Dataset excerpt:
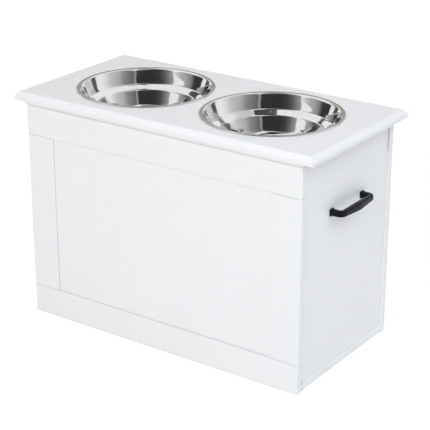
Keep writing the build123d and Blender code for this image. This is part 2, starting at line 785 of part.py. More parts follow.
def stay_pin(centre):
    """A headed pin through an eye, from the inside of the cabinet to the plate behind it."""
    pin_end = side_inner_face - stay_play
    head_face = stay_x - stay_eye_thickness / 2 - stay_play
    with BuildPart() as pin:
        with BuildSketch(Plane.YZ.offset(head_face)):
            with Locations((centre.Y, centre.Z)):
                Circle(stay_pin_radius)
        extrude(amount=pin_end - head_face)
        with BuildSketch(Plane.YZ.offset(head_face)):
            with Locations((centre.Y, centre.Z)):
                Circle(stay_pin_head_radius)
        extrude(amount=-stay_pin_head_height)
    return pin.part


def bored_boss(centre, outer_face):
    """A boss between a plate and an eye, up to a running gap from the eye."""
    eye_face = stay_x + stay_eye_thickness / 2 + stay_play
    with BuildPart() as boss:
        with BuildSketch(Plane.YZ.offset(eye_face)):
            with Locations((centre.Y, centre.Z)):
                Circle(stay_boss_radius)
        extrude(amount=outer_face - eye_face)
    return boss.part


side_plate_width = 2 * stay_boss_radius + stay_plate_thickness

with BuildPart() as stay_side_plate:
    with BuildSketch(Plane.YZ.offset(side_inner_face - stay_plate_thickness)):
        with Locations((stay_side_pin_y, stay_side_pin_z)):
            RectangleRounded(side_plate_width, stay_plate_length, stay_plate_thickness)
    extrude(amount=stay_plate_thickness)
    add(bored_boss(stay_side_pin, side_inner_face - stay_plate_thickness))
    with BuildSketch(Plane.YZ.offset(stay_x)):
        with Locations((stay_side_pin_y, stay_side_pin_z)):
            Circle(stay_pin_radius + stay_pin_play)
    extrude(amount=side_inner_face - stay_x, mode=Mode.SUBTRACT)
    with Locations(*stay_side_screw_planes):
        add(small_screw(screw_play), mode=Mode.SUBTRACT)
write_pair(stay_side_plate.part, "stay_side_plate")

ear_outer_face = side_inner_face - stay_plate_thickness
ear_inner_face = ear_outer_face - stay_plate_thickness
flange_inner_edge = stay_lid_screw_x - small_screw_head_radius - stay_plate_thickness
flange_width = ear_outer_face - flange_inner_edge

with BuildPart() as stay_lid_plate:
    with BuildSketch(Plane.XY.offset(lid_underside - stay_plate_thickness)):
        with Locations((ear_outer_face, stay_lid_pin_y)):
            Rectangle(flange_width, stay_plate_length, align=(Align.MAX, Align.CENTER))
    extrude(amount=stay_plate_thickness)
    with BuildSketch(Plane.YZ.offset(ear_inner_face)):
        with Locations((stay_lid_pin_y, lid_underside)):
            Rectangle(2 * stay_eye_radius, stay_lid_pin_drop, align=(Align.CENTER, Align.MAX))
        with Locations((stay_lid_pin_y, stay_lid_pin_z)):
            Circle(stay_eye_radius)
    extrude(amount=stay_plate_thickness)
    add(bored_boss(stay_lid_pin, ear_inner_face))
    with BuildSketch(Plane.YZ.offset(stay_x)):
        with Locations((stay_lid_pin_y, stay_lid_pin_z)):
            Circle(stay_pin_radius + stay_pin_play)
    extrude(amount=side_inner_face - stay_x, mode=Mode.SUBTRACT)
    with Locations(*stay_lid_screw_planes):
        add(stay_screw(screw_play), mode=Mode.SUBTRACT)
write_pair(stay_lid_plate.part, "stay_lid_plate")

write_pair(stay_pin(stay_side_pin), "stay_side_pin")
write_pair(stay_pin(stay_lid_pin), "stay_lid_pin")
write(placed(small_screw(), both_sides(stay_side_screw_planes)), "stay_side_screws")
write(placed(stay_screw(), both_sides(stay_lid_screw_planes)), "stay_lid_screws")
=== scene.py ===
# %% [markdown]
# # Elevated feeder with storage
#
# A painted cabinet stands on the floor. Its lid is hinged along the back and carries two steel
# bowls, and a cast handle sits on each side. The CAD model already has every board, hinge, stay,
# screw and dowel in its right place, so this lesson is about finishes and light: it keeps the
# CAD pieces, makes the bowls and handles again as smooth surfaces, and gives each material the
# small irregularities that make it look real.
#
# The first step loads that model as a fixed frame.
# Blender counts in metres, so sizes in millimetres are written as a number times MM.

import math

import bpy
import numpy as np
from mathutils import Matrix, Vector


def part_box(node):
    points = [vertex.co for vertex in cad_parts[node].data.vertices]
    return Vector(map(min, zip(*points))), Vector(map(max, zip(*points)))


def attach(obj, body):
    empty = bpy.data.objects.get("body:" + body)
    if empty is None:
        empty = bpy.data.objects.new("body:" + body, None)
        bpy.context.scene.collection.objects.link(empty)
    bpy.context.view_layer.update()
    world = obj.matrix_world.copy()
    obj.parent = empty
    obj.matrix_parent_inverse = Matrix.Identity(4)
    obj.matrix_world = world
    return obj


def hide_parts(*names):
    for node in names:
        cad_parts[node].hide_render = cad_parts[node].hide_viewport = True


MM = 0.001
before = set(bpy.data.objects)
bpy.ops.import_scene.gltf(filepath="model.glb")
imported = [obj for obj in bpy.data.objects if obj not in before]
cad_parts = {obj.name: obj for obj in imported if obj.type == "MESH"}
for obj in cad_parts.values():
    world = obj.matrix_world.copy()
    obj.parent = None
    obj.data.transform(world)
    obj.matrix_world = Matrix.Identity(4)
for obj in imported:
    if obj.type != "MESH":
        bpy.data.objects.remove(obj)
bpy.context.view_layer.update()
print("pieces in the frame:", len(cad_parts))

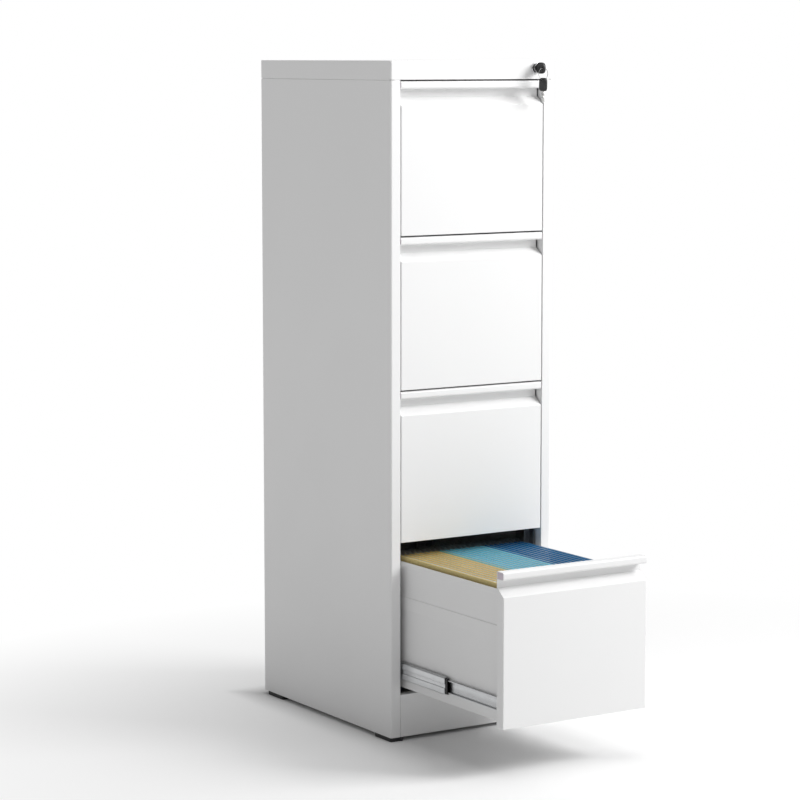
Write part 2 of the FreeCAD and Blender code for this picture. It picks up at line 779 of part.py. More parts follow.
def keys():
    """The key in the lock and the ring through its head."""
    half, rise, tang = size["blade_half"], size["blade_rise"], size["tang"]
    across = (LOCK_X - half, LOCK_X + half)
    head_y = (behind(-size["head_start"] - size["head_length"]), behind(-size["head_start"]))
    ring_y = behind(-size["ring_front"])
    blade_y = (head_y[1] - tang, behind(size["blade_depth"]))
    blade_z = (LOCK_Z - rise, LOCK_Z + rise)
    head = key_head(head_y, (LOCK_Z - size["head_rise"], LOCK_Z + size["head_rise"]),
                    (ring_y, LOCK_Z))
    node("key_blade", block(across, blade_y, blade_z))
    node("key_head", cut(head, block(across, blade_y, blade_z)))

    ring = doc.addObject("Part::Torus", "ring")
    ring.Placement.Rotation = ALONG["y"]
    place(ring, LOCK_X, ring_y, LOCK_Z - size["ring_radius"])
    ring.setExpression("Radius1", size["ring_radius"].text)
    ring.setExpression("Radius2", size["wire_radius"].text)
    node("key_ring", ring)


def lock_bar():
    """Bar beside the drawers, the plate that the drive pin lifts, and a finger above every catch."""
    near, far = size["bar_side"], size["bar_side"] + size["bar_sheet"]
    top = size["height"] - size["bar_top"]
    finger_y = (behind(size["finger_front"]), behind(size["finger_front"]) + size["bar_sheet"])
    pin_x, pin_z = LOCK_X + size["pin_offset"], LOCK_Z + size["pin_offset"]
    play = size["pin_radius"] + size["slot_play"]
    slot_x = (pin_x - play, pin_x + size["pin_swing"] + play)
    link_y = (behind(size["bar_front"]), behind(size["bar_front"]) + size["link_sheet"])
    strip_y = (behind(size["bar_front"]), behind(size["bar_front"] + size["bar_depth"]))
    strip = block((near, far), strip_y, (size["first_front"] + size["finger_bottom"], top))
    node("lock_bar", strip)
    plate = block((slot_x[0] - size["link_margin"], near), link_y, (top - size["link_height"], top))
    slot = block(slot_x, (link_y[0] - T, link_y[1] + T), (pin_z - play, pin_z + play))
    node("lock_bar_link", cut(plate, slot))
    fingers = []
    for number in range(1, DRAWERS + 1):
        low = drawer_origin(number)[1] + size["finger_bottom"]
        fingers.append(block((size["finger_reach"], near), finger_y, (low, low + size["finger_height"])))
    node("lock_bar_fingers", group(fingers))


def lock_bar_guides():
    """Plastic blocks on the side panel, each with a slot in which the bar slides."""
    play = size["guide_play"]
    near, far = size["bar_side"], size["bar_side"] + size["bar_sheet"]
    y = (behind(size["bar_front"]), behind(size["bar_front"] + size["bar_depth"]))
    wall = size["guide_wall"]
    guides = []
    for index in range(GUIDES):
        low = size["guide_first"] + size["guide_pitch"] * index
        high = low + size["guide_height"]
        solid = block((near - play - T, HALF - T), (y[0] - wall, y[1] + wall), (low, high))
        slot = block((near - play, far + play), (y[0] - play, y[1] + play), (low - T, high + T))
        guides.append(cut(solid, slot))
    node("lock_bar_guides", group(guides))


# ---- assembly and output ----------------------------------------------------------------------

def build():
    side_panel("left_side_panel", -1)
    side_panel("right_side_panel", 1)
    top_cap()
    back_panel()
    back_rivets()
    kick_plate()
    base_pan()
    feet()
    uprights()
    cabinet_rails()
    rail_screws()
    for number in range(1, DRAWERS + 1):
        drawer_front(number)
        drawer_handle(number)
        drawer_tray(number)
        drawer_rails(number)
        hanger_rails(number)
        middle_rails(number)
    hanging_files()
    lock_housing()
    lock_plug()
    keys()
    lock_bar()
    lock_bar_guides()


def check():
    """Stops if any object failed to recompute or any sub-part isn't a valid solid."""
    for item in doc.Objects:
        if "Invalid" in item.State or "Error" in item.State:
            raise RuntimeError(f"{item.Label} did not recompute")
    for name, feature in nodes:
        shape = feature.Shape
        if shape.isNull() or not shape.isValid() or not shape.Solids:
            raise RuntimeError(f"{name} is not a valid solid")


def write():
    os.makedirs("parts", exist_ok=True)
    for name, feature in nodes:
        feature.Shape.exportStep(f"parts/{name}.step")


build()
doc.recompute()
check()
write()
print(len(nodes), "sub-parts written")
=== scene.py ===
import math
import random

import bmesh
import bpy
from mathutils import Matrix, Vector


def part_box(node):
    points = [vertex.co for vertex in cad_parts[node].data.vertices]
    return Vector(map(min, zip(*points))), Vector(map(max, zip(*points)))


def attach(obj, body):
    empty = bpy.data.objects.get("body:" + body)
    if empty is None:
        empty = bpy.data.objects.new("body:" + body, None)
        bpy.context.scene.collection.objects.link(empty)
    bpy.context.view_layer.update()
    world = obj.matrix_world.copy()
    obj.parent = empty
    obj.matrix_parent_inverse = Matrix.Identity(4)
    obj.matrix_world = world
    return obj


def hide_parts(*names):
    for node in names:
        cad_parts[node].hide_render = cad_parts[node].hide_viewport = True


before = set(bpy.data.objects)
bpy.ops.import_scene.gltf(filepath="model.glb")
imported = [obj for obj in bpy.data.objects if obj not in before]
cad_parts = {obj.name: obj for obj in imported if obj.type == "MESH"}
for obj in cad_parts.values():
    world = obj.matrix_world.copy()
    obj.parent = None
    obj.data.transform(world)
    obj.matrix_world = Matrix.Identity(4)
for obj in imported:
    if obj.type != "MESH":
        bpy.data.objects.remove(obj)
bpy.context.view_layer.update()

MM = 0.001
DRAWERS = (1, 2, 3, 4)
SIDES = (-1, 1)
chance = random.Random(7)


# ---- materials --------------------------------------------------------------------------------

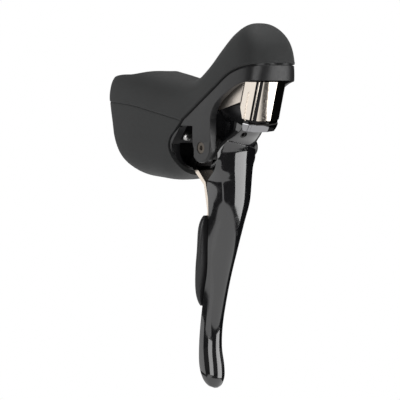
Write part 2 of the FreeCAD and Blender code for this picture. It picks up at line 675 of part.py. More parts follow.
def neck_relief():
    """Room behind the neck for the lever's boss and, at each side, for the ears as the lever swings."""
    middle = profile([(40, 10), (61.8, 10), (61.2, -14.0), (58.0, -22.6), (40, -22.6)], -5.4, 5.4)
    sides = [profile([(40, 10), (64.4, 10), (62.5, -7.0), (62.3, -17.0), (60.8, -22.0), (56.4, -23.8), (40, -23.6)],
                     *sorted((side * 5.2, side * 30.0))) for side in (-1, 1)]
    return fuse(middle, *sides)


def lever_blade():
    blade = loft([blade_section(*station) for station in BLADE])
    cap_room = rod((3.6, 0, 0), (30, 0, 0), CAP_SWING_R + 0.5)
    blade = cut(blade, blade_channel(), neck_relief(),
                seat(rod((-30, 0, 0), (30, 0, 0), HUB_R)),
                seat(cap_room), seat(box(3.6, 40, -20, 20, -9, 30)),
                box(0, 120, -30, 30, 2.0, 60),
                reach_rod(REACH_R, -9.0, 3.0))
    return max(blade.Solids, key=lambda s: s.Volume)


def lever_hub():
    """The alloy hub on the shift axle: a disc with a skirt over the drum."""
    body = rod((-11.0, 0, 0), (3.5, 0, 0), HUB_R)
    return seat(cut(body,
                    rod((-12, 0, 0), (-4.6, 0, 0), HUB_R - 0.9),
                    rod((-20, 0, 0), (20, 0, 0), HUB_BUSH_R),
                    box(-12, -7.0, -4.5, 4.5, 5, 12),
                    rod((-8, 0, FEED_PIN_W), (-1.6, 0, FEED_PIN_W), 0.7)))


HUB_BUSH_R, FEED_PIN_W = 3.9, -7.6


def hub_bush():
    return seat(tube((-4.6, 0, 0), (3.5, 0, 0), HUB_BUSH_R, SHAFT_R + RUN))


def feed_pawl():
    """On the hub, below the ratchet wheel, lifted clear of its teeth."""
    body = along([(-1.3, -6.6), (1.3, -6.6), (4.6, -5.2), (5.4, -5.6), (4.6, -6.6), (1.4, -8.5), (-1.2, -8.6)],
                 -6.3, -5.0)
    return seat(body.cut(rod((-8, 0, FEED_PIN_W), (0, 0, FEED_PIN_W), 0.7)))


def feed_pawl_pin():
    return seat(rod((-6.3, 0, FEED_PIN_W), (-1.7, 0, FEED_PIN_W), 0.7))


REACH_AT = V(70.4, -4.0, -5.2)
REACH_OUT = V(0.95, 0, -0.31).normalize()
REACH_R = 1.5


def reach_rod(r, s0, s1):
    return Part.makeCylinder(r, s1 - s0, REACH_AT + REACH_OUT * s0, REACH_OUT)


def reach_screw():
    screw = reach_rod(REACH_R - 0.05, -7.0, -0.9)
    hexagon = hex_prism(0.8, 2.0)
    hexagon.Placement = FreeCAD.Placement(REACH_AT + REACH_OUT * -2.6, FreeCAD.Rotation(V(0, 0, 1), REACH_OUT))
    return screw.cut(hexagon)


# ---------------------------------------------------------------- release lever
def release_plate():
    """The steel plate at the rear of the shift axle and its arm, bent forward under the ears."""
    ring = rod((REAR_PLATE_U0, 0, 0), (REAR_PLATE_U1, 0, 0), 4.6)
    strip = along([(-3.4, -3.0), (3.4, -3.0), (2.6, -22.0), (1.0, -34.2), (-8.0, -34.2), (-7.8, -29.0),
                   (-3.0, -24.0)], REAR_PLATE_U0, REAR_PLATE_U1)
    flange = box(-26.0, REAR_PLATE_U0 + 0.2, -8.0, -6.8, -33.8, -29.2)
    t = REAR_PLATE_U1 - REAR_PLATE_U0
    arm = profile([(REAR_PLATE_U1, -32.6), (-14.6, -37.6), (-10.4, -45.4), (ARM_U, ARM_TOP_W), (ARM_U, -57.0),
                   (ARM_U - t, -57.0), (ARM_U - t, ARM_TOP_W + 0.3), (-11.8, -46.2), (-15.4, -39.0),
                   (REAR_PLATE_U0, -34.4)], *ARM_Y)
    body = fuse(ring, strip, flange, arm)
    return seat(body.cut(rod((-30, 0, 0), (-20, 0, 0), RELEASE_BUSH_R)))


RELEASE_BUSH_R = 3.6
ARM_Y = (-7.6, 0.2)                 # the arm's width
ARM_U, ARM_TOP_W = -8.6, -50.0     # the arm's flat end, front face and top


def release_bush():
    return seat(tube((REAR_PLATE_U0, 0, 0), (REAR_PLATE_U1, 0, 0), RELEASE_BUSH_R, SHAFT_R + RUN))


def paddle_section(z, front, rear, y_in, y_out):
    middle, half = (y_in + y_out) / 2, (y_out - y_in) / 2
    centre, depth = (front + rear) / 2, (front - rear) / 2
    points = []
    for step in range(12):
        a = 2 * math.pi * step / 12
        c, s = math.cos(a), math.sin(a)
        points.append(V(centre + math.copysign(abs(c) ** 0.7, c) * depth,
                        middle + math.copysign(abs(s) ** 0.55, s) * half, z))
    return points


def arm_room():
    """The paddle's slot for the arm's end."""
    t = REAR_PLATE_U1 - REAR_PLATE_U0
    return seat(box(ARM_U - t, ARM_U, *ARM_Y, -57.0, ARM_TOP_W))


def release_paddle():
    body = loft([paddle_section(*station) for station in PADDLE])
    body = cut(body, seat(box(-30, ARM_U, *ARM_Y, ARM_TOP_W, -30.0)), arm_room(), rivet_rods(0.8, 1.5))
    return max(body.Solids, key=lambda s: s.Volume)


def rivet_rods(r, reach):
    """Two rivets through the paddle and the arm's end."""
    return Part.makeCompound([
        seat(rod((ARM_U - 1.4 - reach, y, -54.2), (ARM_U + reach, y, -54.2), r)) for y in (-5.6, -1.8)])


def release_rivets():
    return rivet_rods(0.8, 0.9)


def release_plate_riveted():
    return release_plate().cut(rivet_rods(0.8, 1.5))


def release_spring():
    turns = coil(4.4, 0.4, 3, 0.7)
    turns.rotate(V(0, 0, 0), V(0, 1, 0), 90)
    turns.translate(V(-22.3, 0, 0))
    return seat(turns)


NODES = {
    "bracket_body": bracket_body,
    "hood": hood,
    "clamp_band": clamp_band,
    "clamp_nut": clamp_nut,
    "clamp_bolt": clamp_bolt,
    "clamp_washer": clamp_washer,
    "brake_casing_seat": lambda: casing_seat(CASING_Y, BRAKE_SEAT_R, BRAKE_CASING_R),
    "shift_casing_seat": lambda: casing_seat(-CASING_Y, SHIFT_SEAT_R, SHIFT_CASING_R),
    "guide_screw": guide_screw,
    "lever_axle": lever_axle,
    "axle_set_screw": axle_set_screw,
    "lever_support": lever_support,
    "pivot_bushes": pivot_bushes,
    "return_spring": return_spring,
    "shift_axle": grooved_axle,
    "axle_nut": axle_nut,
    "axle_spacer": axle_spacer,
    "front_plate": front_plate,
    "front_cap": front_cap,
    "cap_screws": cap_screws,
    "unit_cover": unit_cover,
    "stop_pawl": stop_pawl,
    "stop_pawl_pin": stop_pawl_pin,
    "rear_washer": rear_washer,
    "rear_clip": rear_clip,
    "cable_drum": cable_drum,
    "ratchet_wheel": ratchet_wheel,
    "index_wheel": index_wheel,
    "cable_hook": cable_hook,
    "lever_blade": lever_blade,
    "lever_hub": lever_hub,
    "hub_bush": hub_bush,
    "feed_pawl": feed_pawl,
    "feed_pawl_pin": feed_pawl_pin,
    "reach_screw": reach_screw,
    "release_plate": release_plate_riveted,
    "release_paddle": release_paddle,
    "release_rivets": release_rivets,
    "release_bush": release_bush,
    "release_spring": release_spring,
}

for node, make in NODES.items():
    save(node, make())
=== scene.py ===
"""Looks of the left-hand brake and shift lever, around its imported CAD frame.

Metres, +X forward, +Y outer side. Lengths in the shape tables are millimetres.
"""

import json
import math

import bmesh
import bpy
import numpy as np
from mathutils import Matrix, Vector


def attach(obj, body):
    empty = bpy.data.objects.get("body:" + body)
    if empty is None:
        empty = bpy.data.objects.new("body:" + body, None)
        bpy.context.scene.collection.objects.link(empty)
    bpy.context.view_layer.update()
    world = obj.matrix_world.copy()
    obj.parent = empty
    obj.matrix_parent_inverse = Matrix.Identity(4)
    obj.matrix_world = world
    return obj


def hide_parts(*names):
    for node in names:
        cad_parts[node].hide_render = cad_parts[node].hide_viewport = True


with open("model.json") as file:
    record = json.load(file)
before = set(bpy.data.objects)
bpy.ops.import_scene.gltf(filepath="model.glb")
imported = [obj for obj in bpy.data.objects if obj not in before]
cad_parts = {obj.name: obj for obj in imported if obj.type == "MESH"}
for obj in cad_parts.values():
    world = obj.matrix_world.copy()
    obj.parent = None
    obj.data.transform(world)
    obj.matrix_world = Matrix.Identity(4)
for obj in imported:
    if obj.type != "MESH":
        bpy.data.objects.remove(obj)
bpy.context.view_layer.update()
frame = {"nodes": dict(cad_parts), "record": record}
MM = 0.001

# ---------------------------------------------------------------- shape of the grip, in millimetres
# Side-view stations: (top x, z), (bottom x, z), half width, squareness.
GRIP = [
    ((-13.9, 19.4), (-5.6, -17.2), 15.4, 3.3),
    ((-10.6, 22.9), (-2.8, -21.4), 16.7, 3.2),
    ((2.0, 23.6), (5.0, -24.8), 17.3, 3.2),
    ((16.0, 21.6), (17.0, -26.0), 17.4, 3.1),
    ((28.0, 19.4), (28.5, -26.3), 17.2, 3.1),
    ((38.0, 18.4), (40.0, -23.6), 17.0, 3.1),
    ((46.5, 20.4), (52.0, -22.0), 16.8, 3.1),
    ((54.5, 26.6), (64.0, -22.0), 16.7, 3.0),
    ((61.5, 34.4), (75.0, -22.0), 16.3, 2.8),
    ((68.0, 40.3), (82.4, -12.0), 15.4, 2.7),
    ((75.0, 43.2), (86.0, 2.0), 14.1, 2.6),
    ((81.2, 40.8), (87.5, 15.0), 11.8, 2.5),
    ((85.8, 35.6), (88.3, 22.0), 8.0, 2.3),
    ((87.9, 30.6), (88.7, 26.0), 3.0, 2.1),
]
HOOD_T = 2.0                           # thickness of the rubber
BAR_SLOT = 12.6                        # half width of the opening for the handlebar

# Side-view lines (x, z): the hood's front edge along the bracket's rim, its notch, and its flanks' seam.
RIM_EDGE = [(104.0, 27.0), (88.0, 25.2), (78.4, 23.4), (71.9, 20.7), (65.3, 15.9), (56.1, 9.3), (43.5, 0.6)]
NOTCH_EDGE = [(43.5, 0.6), (39.0, -4.0), (35.6, -7.4), (34.6, -11.0), (36.0, -15.0), (38.6, -19.6),
              (39.8, -24.0), (40.4, -34.0)]
SEAM = [(-20.0, 8.0), (-8.0, 7.7), (6.9, 6.6), (17.8, 4.9), (28.5, 3.0), (43.0, 0.5), (60.0, -2.5),
        (90.0, -7.0)]
NOSE_X = 88.6                          # the foremost point of the grip
LIP_GAP = 1.0                          # the hood's edge stops this far short of the bracket's rim
LIP_R = 0.55                           # radius of the bead along that edge
LIP_SET_BACK = 0.5                     # the bead's middle line lies this far behind the edge
LIP_PROUD = 0.12                       # the bead stands this far out of the hood's surface
EDGE_REACH = 0.6                       # a point further than this from every section is off the grip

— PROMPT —
From the very first line of the data through the line with "return pin.part" in it, please reproduce each line exactly and output nothing more.

— FINAL ANSWER —
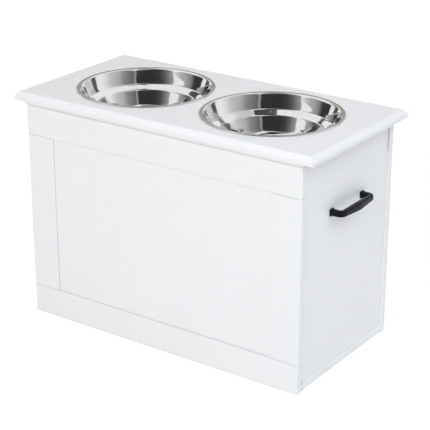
Keep writing the build123d and Blender code for this image. This is part 2, starting at line 785 of part.py. More parts follow.
def stay_pin(centre):
    """A headed pin through an eye, from the inside of the cabinet to the plate behind it."""
    pin_end = side_inner_face - stay_play
    head_face = stay_x - stay_eye_thickness / 2 - stay_play
    with BuildPart() as pin:
        with BuildSketch(Plane.YZ.offset(head_face)):
            with Locations((centre.Y, centre.Z)):
                Circle(stay_pin_radius)
        extrude(amount=pin_end - head_face)
        with BuildSketch(Plane.YZ.offset(head_face)):
            with Locations((centre.Y, centre.Z)):
                Circle(stay_pin_head_radius)
        extrude(amount=-stay_pin_head_height)
    return pin.part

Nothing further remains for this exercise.